** start Provided material **
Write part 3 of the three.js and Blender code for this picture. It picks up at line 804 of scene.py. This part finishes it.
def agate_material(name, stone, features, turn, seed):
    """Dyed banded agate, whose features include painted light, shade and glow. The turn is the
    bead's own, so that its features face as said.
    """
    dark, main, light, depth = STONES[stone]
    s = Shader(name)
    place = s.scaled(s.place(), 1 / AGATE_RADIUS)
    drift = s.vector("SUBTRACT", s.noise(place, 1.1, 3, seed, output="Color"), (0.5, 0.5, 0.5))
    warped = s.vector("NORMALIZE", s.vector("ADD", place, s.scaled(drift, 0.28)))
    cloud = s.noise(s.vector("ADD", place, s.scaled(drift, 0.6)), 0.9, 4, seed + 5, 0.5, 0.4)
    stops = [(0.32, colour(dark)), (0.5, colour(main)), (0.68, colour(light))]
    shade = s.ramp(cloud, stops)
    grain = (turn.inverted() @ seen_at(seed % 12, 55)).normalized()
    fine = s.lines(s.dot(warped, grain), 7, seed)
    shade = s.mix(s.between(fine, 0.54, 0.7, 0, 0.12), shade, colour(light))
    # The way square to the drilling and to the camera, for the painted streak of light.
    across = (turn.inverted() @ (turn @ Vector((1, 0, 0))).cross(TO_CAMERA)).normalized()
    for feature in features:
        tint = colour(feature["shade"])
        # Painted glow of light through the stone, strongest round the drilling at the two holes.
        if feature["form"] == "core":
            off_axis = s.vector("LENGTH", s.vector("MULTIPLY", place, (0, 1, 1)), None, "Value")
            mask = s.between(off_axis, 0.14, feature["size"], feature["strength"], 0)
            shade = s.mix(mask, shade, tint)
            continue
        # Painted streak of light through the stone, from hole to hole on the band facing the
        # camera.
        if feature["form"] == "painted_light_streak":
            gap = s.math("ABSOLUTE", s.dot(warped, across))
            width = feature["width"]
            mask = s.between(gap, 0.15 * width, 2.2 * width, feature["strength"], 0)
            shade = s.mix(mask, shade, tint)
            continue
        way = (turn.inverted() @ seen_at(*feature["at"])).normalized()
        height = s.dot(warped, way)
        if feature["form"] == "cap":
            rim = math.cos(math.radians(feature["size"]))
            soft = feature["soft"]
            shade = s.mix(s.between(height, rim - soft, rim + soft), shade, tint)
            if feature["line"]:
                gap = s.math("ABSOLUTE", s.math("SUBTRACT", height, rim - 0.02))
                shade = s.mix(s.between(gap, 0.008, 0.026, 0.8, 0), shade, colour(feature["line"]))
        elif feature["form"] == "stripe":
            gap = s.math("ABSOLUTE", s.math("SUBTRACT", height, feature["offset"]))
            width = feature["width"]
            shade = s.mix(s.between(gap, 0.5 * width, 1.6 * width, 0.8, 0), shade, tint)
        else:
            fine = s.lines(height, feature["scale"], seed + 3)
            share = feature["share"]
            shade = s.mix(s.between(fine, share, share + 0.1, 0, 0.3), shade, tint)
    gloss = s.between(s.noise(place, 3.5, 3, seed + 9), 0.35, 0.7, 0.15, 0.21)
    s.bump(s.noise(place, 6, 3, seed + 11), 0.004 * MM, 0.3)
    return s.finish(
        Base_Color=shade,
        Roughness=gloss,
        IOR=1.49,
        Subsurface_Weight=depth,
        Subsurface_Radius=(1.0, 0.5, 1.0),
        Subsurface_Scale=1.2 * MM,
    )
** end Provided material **
(Task to complete): Print the listing above in its entirety, with every line exact.

(Result of the task):
Write part 3 of the three.js and Blender code for this picture. It picks up at line 804 of scene.py. This part finishes it.
def agate_material(name, stone, features, turn, seed):
    """Dyed banded agate, whose features include painted light, shade and glow. The turn is the
    bead's own, so that its features face as said.
    """
    dark, main, light, depth = STONES[stone]
    s = Shader(name)
    place = s.scaled(s.place(), 1 / AGATE_RADIUS)
    drift = s.vector("SUBTRACT", s.noise(place, 1.1, 3, seed, output="Color"), (0.5, 0.5, 0.5))
    warped = s.vector("NORMALIZE", s.vector("ADD", place, s.scaled(drift, 0.28)))
    cloud = s.noise(s.vector("ADD", place, s.scaled(drift, 0.6)), 0.9, 4, seed + 5, 0.5, 0.4)
    stops = [(0.32, colour(dark)), (0.5, colour(main)), (0.68, colour(light))]
    shade = s.ramp(cloud, stops)
    grain = (turn.inverted() @ seen_at(seed % 12, 55)).normalized()
    fine = s.lines(s.dot(warped, grain), 7, seed)
    shade = s.mix(s.between(fine, 0.54, 0.7, 0, 0.12), shade, colour(light))
    # The way square to the drilling and to the camera, for the painted streak of light.
    across = (turn.inverted() @ (turn @ Vector((1, 0, 0))).cross(TO_CAMERA)).normalized()
    for feature in features:
        tint = colour(feature["shade"])
        # Painted glow of light through the stone, strongest round the drilling at the two holes.
        if feature["form"] == "core":
            off_axis = s.vector("LENGTH", s.vector("MULTIPLY", place, (0, 1, 1)), None, "Value")
            mask = s.between(off_axis, 0.14, feature["size"], feature["strength"], 0)
            shade = s.mix(mask, shade, tint)
            continue
        # Painted streak of light through the stone, from hole to hole on the band facing the
        # camera.
        if feature["form"] == "painted_light_streak":
            gap = s.math("ABSOLUTE", s.dot(warped, across))
            width = feature["width"]
            mask = s.between(gap, 0.15 * width, 2.2 * width, feature["strength"], 0)
            shade = s.mix(mask, shade, tint)
            continue
        way = (turn.inverted() @ seen_at(*feature["at"])).normalized()
        height = s.dot(warped, way)
        if feature["form"] == "cap":
            rim = math.cos(math.radians(feature["size"]))
            soft = feature["soft"]
            shade = s.mix(s.between(height, rim - soft, rim + soft), shade, tint)
            if feature["line"]:
                gap = s.math("ABSOLUTE", s.math("SUBTRACT", height, rim - 0.02))
                shade = s.mix(s.between(gap, 0.008, 0.026, 0.8, 0), shade, colour(feature["line"]))
        elif feature["form"] == "stripe":
            gap = s.math("ABSOLUTE", s.math("SUBTRACT", height, feature["offset"]))
            width = feature["width"]
            shade = s.mix(s.between(gap, 0.5 * width, 1.6 * width, 0.8, 0), shade, tint)
        else:
            fine = s.lines(height, feature["scale"], seed + 3)
            share = feature["share"]
            shade = s.mix(s.between(fine, share, share + 0.1, 0, 0.3), shade, tint)
    gloss = s.between(s.noise(place, 3.5, 3, seed + 9), 0.35, 0.7, 0.15, 0.21)
    s.bump(s.noise(place, 6, 3, seed + 11), 0.004 * MM, 0.3)
    return s.finish(
        Base_Color=shade,
        Roughness=gloss,
        IOR=1.49,
        Subsurface_Weight=depth,
        Subsurface_Radius=(1.0, 0.5, 1.0),
        Subsurface_Scale=1.2 * MM,
    )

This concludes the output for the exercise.